The Schoonovers, like the Campbells, once thought addiction a moral failing. But they now understood it as a physical addiction, a disease. They, too, had thought rehabilitation would fix their son. Now they saw relapse was all but inevitable, and that something like two years of treatment and abstinence, followed by a lifetime of 12-step meetings, were needed for recovery.

After kicking opiates, “it takes two years for your dopamine receptors to start working naturally,” Paul said. “Nobody told us that. We thought he was fixed because he was coming out of rehab. Kids aren’t fixed. It takes years of clean living to the point where they may — they may — have a chance. This is a lifelong battle. Had we known, we would never have let Matt alone those first few vulnerable days after rehab. We let him go alone that afternoon to Narcotics Anonymous his first day out of rehab. He had his new clothes on. He looked good. He was then going to play golf with his friend. Instead of making a right turn to go to the meeting, he made a left turn and he’s buying drugs and dying.

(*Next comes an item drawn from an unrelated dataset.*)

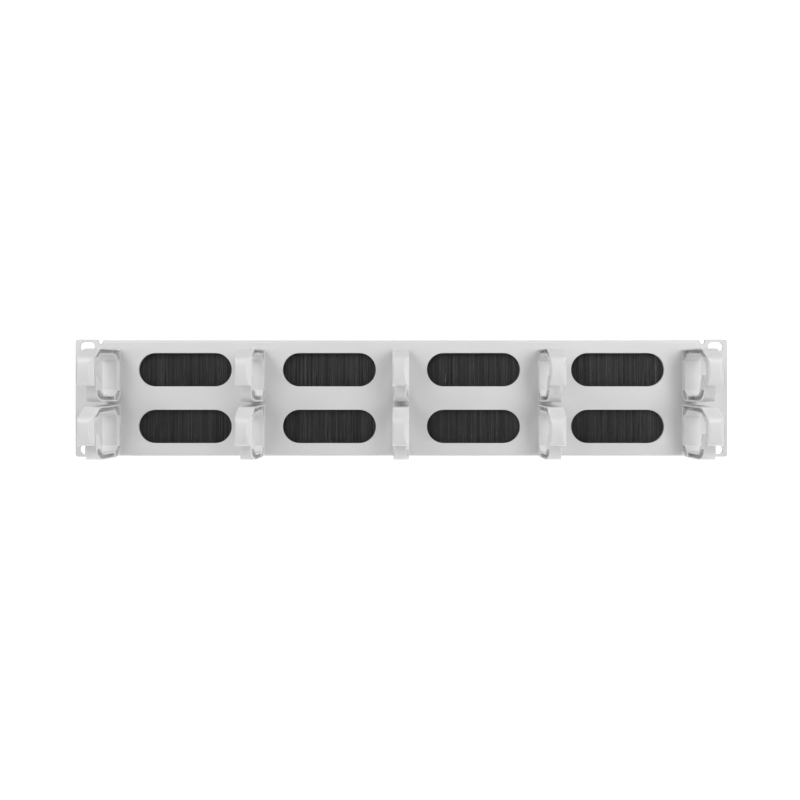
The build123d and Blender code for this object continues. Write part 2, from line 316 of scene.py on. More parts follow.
@dataclass(frozen=True)
class PowderCoat:
    """Light grey satin powder coat: fine orange peel, and hardly any change of tone."""

    name: str = "powder_coat"
    tone: float = 0.6
    variation: float = 0.015
    roughness: float = 0.46
    roughness_swing: float = 0.05
    peel_size: float = 1.1 * MM
    peel_depth: float = 0.02 * MM
    grain_size: float = 0.22 * MM
    grain_depth: float = 0.004 * MM
    cloud_size: float = 45 * MM
    edge_radius: float = 0.35 * MM

    def material(self) -> bpy.types.Material:
        """Build the coat's nodes.

        Returns:
            The material.
        """
        surface = SurfaceGraph(self.name)
        cloud = surface.noise(self.cloud_size)
        peel = surface.noise(self.peel_size, detail=1.0)
        grain = surface.noise(self.grain_size, detail=3.0)
        dark, light = grey_pair(self.tone, self.variation)
        colour = surface.blend(surface.spread(cloud, 0.0, 1.0), dark, light)
        rough = surface.varied(grain, self.roughness, self.roughness_swing)
        normal = surface.bump(peel, self.peel_depth, surface.rounded(self.edge_radius))
        normal = surface.bump(grain, self.grain_depth, normal)
        return surface.finish(Base_Color=colour, Roughness=rough, Normal=normal)


@dataclass(frozen=True)
class MouldedPlastic:
    """Light grey moulded plastic: smooth and satin, with faint flow marks, and a little see-through."""

    name: str = "moulded_plastic"
    tone: float = 0.62
    variation: float = 0.012
    roughness: float = 0.38
    roughness_swing: float = 0.04
    flow_size: float = 9 * MM
    flow_stretch: float = 0.3
    skin_size: float = 0.35 * MM
    skin_depth: float = 0.004 * MM
    wave_size: float = 5 * MM
    wave_depth: float = 0.03 * MM
    depth_share: float = 0.5
    depth_reach: float = 2.5 * MM
    edge_radius: float = 0.6 * MM

    def material(self) -> bpy.types.Material:
        """Build the moulding's nodes.

        Returns:
            The material.
        """
        surface = SurfaceGraph(self.name)
        flow = surface.noise(self.flow_size, place=surface.stretched((1, self.flow_stretch, 1)))
        skin = surface.noise(self.skin_size, detail=3.0)
        wave = surface.noise(self.wave_size, detail=1.0)
        dark, light = grey_pair(self.tone, self.variation)
        colour = surface.blend(surface.spread(flow, 0.0, 1.0), dark, light)
        rough = surface.varied(skin, self.roughness, self.roughness_swing)
        normal = surface.bump(wave, self.wave_depth, surface.rounded(self.edge_radius))
        normal = surface.bump(skin, self.skin_depth, normal)
        return surface.finish(
            Base_Color=colour,
            Roughness=rough,
            Normal=normal,
            Subsurface_Weight=self.depth_share,
            Subsurface_Radius=(1.0, 1.0, 1.0),
            Subsurface_Scale=self.depth_reach,
        )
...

“When you start into drugs, your emotional development gets stunted. Matt was 21, but he was at the maturity level of middle-teen years. Drugs take away that ability to act emotionally mature. The drug becomes your god.”

The Schoonovers choose to channel their grief into getting the word out. Too many parents were as lost as they’d been.

So Paul called Wayne Campbell and Tyler’s Light, hoping to use Matt’s story to sound the alarm and prepare parents for what awaited them.

“There was so much evil in all of this,” said Ellen Schoonover. “We will turn that into something good. We can embrace it and find meaning from Matt’s death.”